All right, let's do one more.
Now, don't get scared.
Notice we have fractions underneath the radical sign.
So, what fraction do we square to get 25 over 9, Charlie?
>> Charlie: 5 thirds?
>> Professor Perez: That's right.
A lot of people like to think, well the square root of 25 is 5 and the square root
of 9 is 3, so that is 5 thirds, right?
Because 5 thirds squared means 5 thirds times 5 thirds which is 25 over 9, right?
So the square root of 25 over 9 is 5 thirds.
What's the square root of 81 over 16, Charlie?
>> Charlie: 9 over 4.
>> Professor Perez: Very nice there!
9 over 4. And here, we have to find the LCD which is?
>> Charlie: 12.
>> Professor Perez: Okay, now we're going to use some Kung-Fu.

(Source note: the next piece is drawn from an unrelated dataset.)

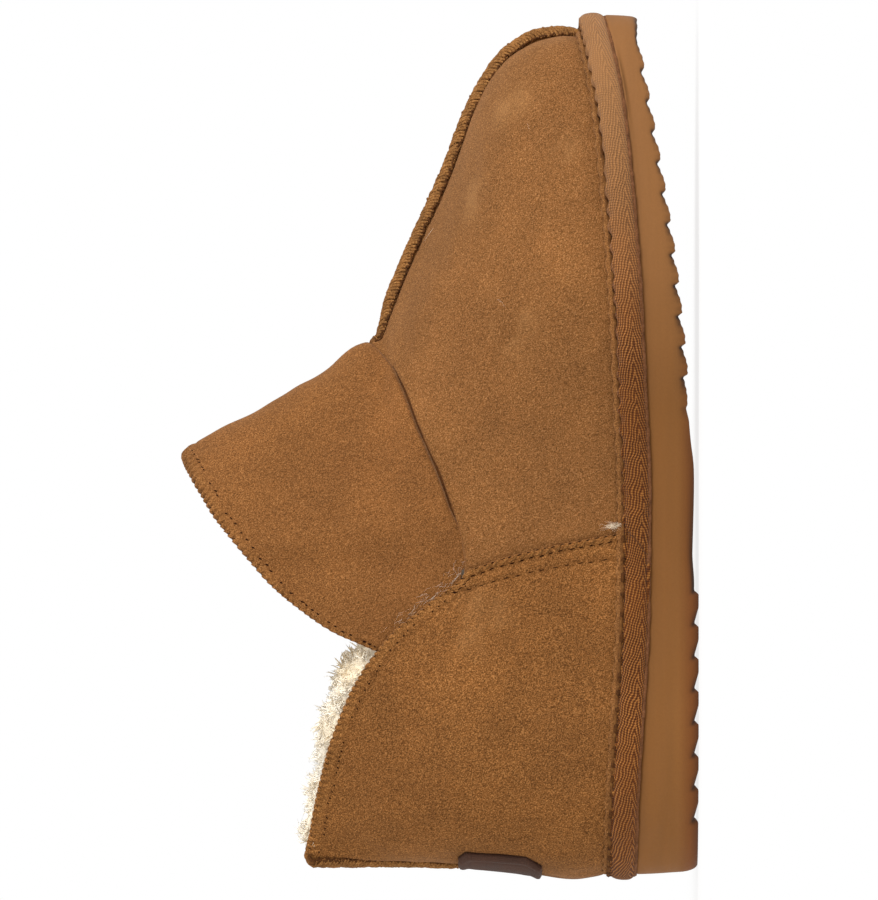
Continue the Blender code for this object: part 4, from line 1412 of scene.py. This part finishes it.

Now remember, I'll work this one for you.
3 goes into 12 4 times, 4 times 5 is 20.
4 goes into 12 3 times, 3 times 9 is 27.
And remember, it's over 12 because these are twelfths.
And 20 plus 27 is 47, and it's over 12.
That's our answer, 47 twelfths.
That was some good Kung-Fu there!
Now notice, we did all of these without a calculator, right?
So anyway, you better be ready to do these without a calculator on the next exam.
Anyway, that's if for now.
We'll see you again soon!